Nelle sale l’ultimo Clint d’annata?

“Giudice numero due” tra critiche e qualche difficolta al box office ma Eastwood non molla…mai!

Al confine fra verità e un pizzico quanto basta di misericordia con licenza però di commuovere, arriva sugli schermi cinematografici italiani Giurato numero due, il 42esimo  film come regista del 94enne Clint Eastwood, tre anni dopo Cry Macho,  sempre più lontano (il tempo vola) da sigaro e cappello alla Sergio Leone, invischiato in una storia destinata a stupire sul grande schermo, forse più  adatta ad una pièce teatrale.

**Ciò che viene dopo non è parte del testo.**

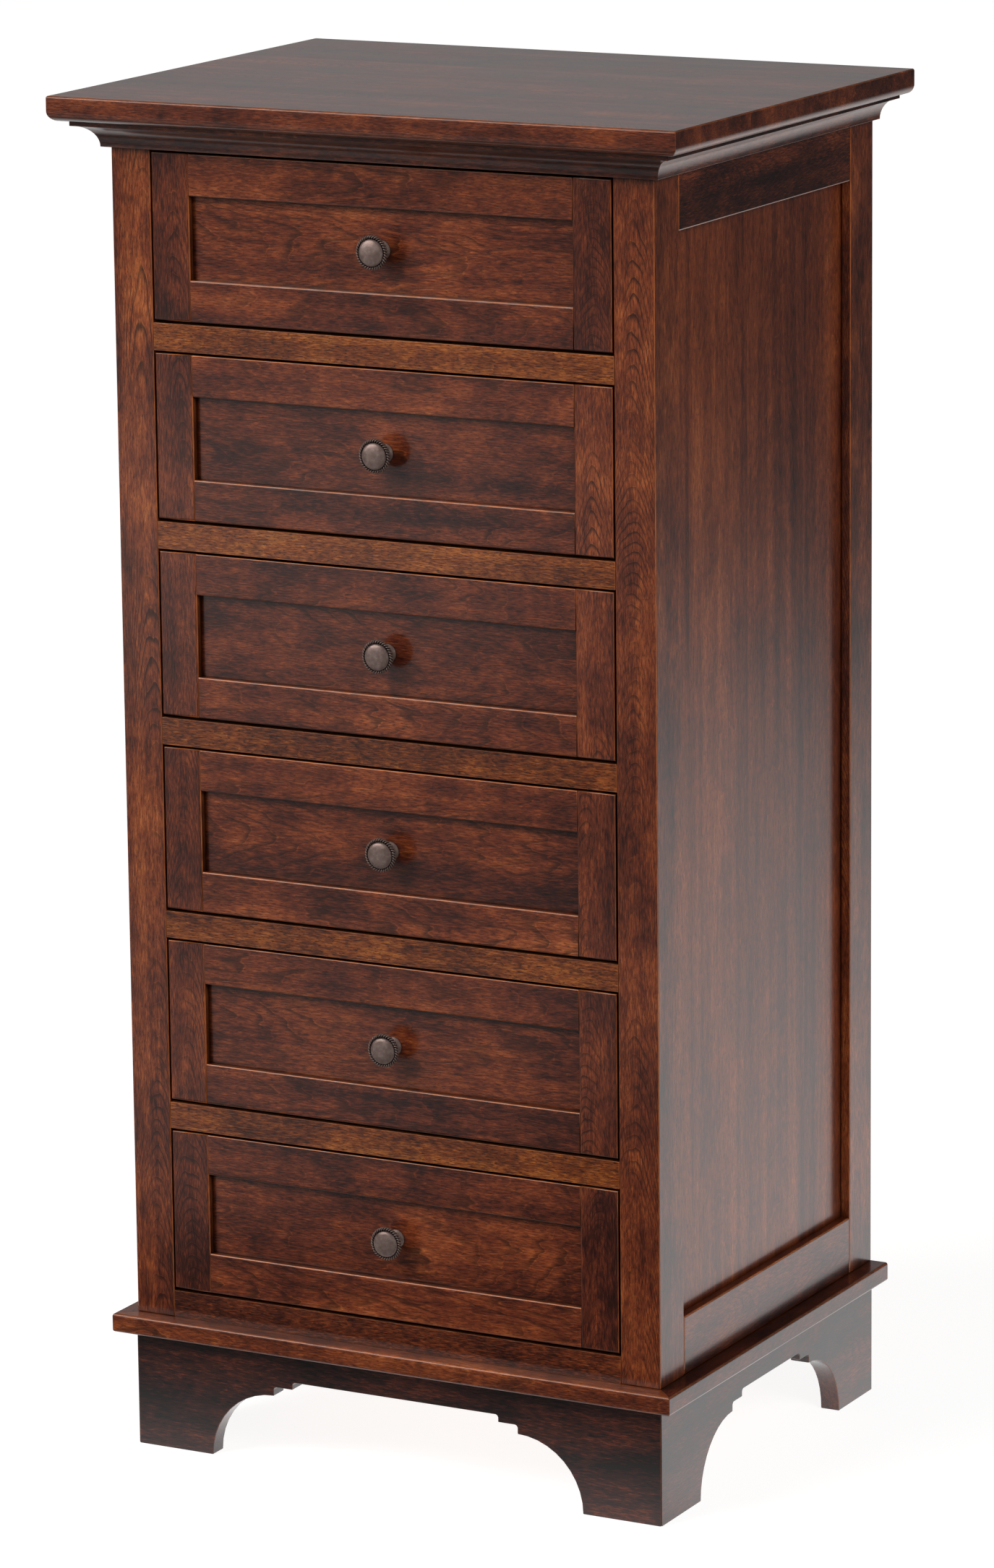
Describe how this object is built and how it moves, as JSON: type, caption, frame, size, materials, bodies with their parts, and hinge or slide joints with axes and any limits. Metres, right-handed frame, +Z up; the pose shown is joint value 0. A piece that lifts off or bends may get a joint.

Accolto con freddezza da critica e pubblico in America, questo Giurato numero due dopo l’anteprima alla 28a edizione al Tertio Millennio Film Fest , ci propone la complessa vicenda di un giovane che viene chiamato a far parte di una giuria popolare nel processo contro un sospettato accusato di aver ucciso la fidanzata, la dove tutte le prove sono contro di lui. Protagonista è Nicolas Hoult rubato all’Off Broadway, ben consapevole della sua colpevolezza, visto che su quella strada buia e deserta quella notte, è stato proprio lui in evidente stato di ebbrezza a investire con la sua auto la ragazza per poi fuggire convincendosi o autoconvincendosi di aver investito un cervo. Ed è qui che ha inizio il film.

Checché ne dica la critica e il pubblico in America bollanto come frettoloso, questo film di grande impatto avvince e convince tenendo legato “fastidiosamente” lo spettatore alla poltrona fino alla fine;  fra quiete e tristezza, ambizioni di carriera come quella del procuratore Killebrew (interpretato da Toni Collette) e con lui manovrati come marionette le illustri comparse, J. K. SimmonsKiefer Sutherland e Chris Messina, grazie soprattutto  all’abile sceneggiatura di Jonathan Abrams, in un crescendo dove merito e colpe fanno a cazzotti come nei western di Sergio Leone, lasciando però allo spettatore la risposta alla domanda «Tu, che faresti al posto del giurato numero due“?

Riconsegnandoci un Clint Eastwood ancora voglioso di stupire e divertirsi più lucido e pimpante di prima, alla faccia di chi lo vorrebbe relegare in soffitta.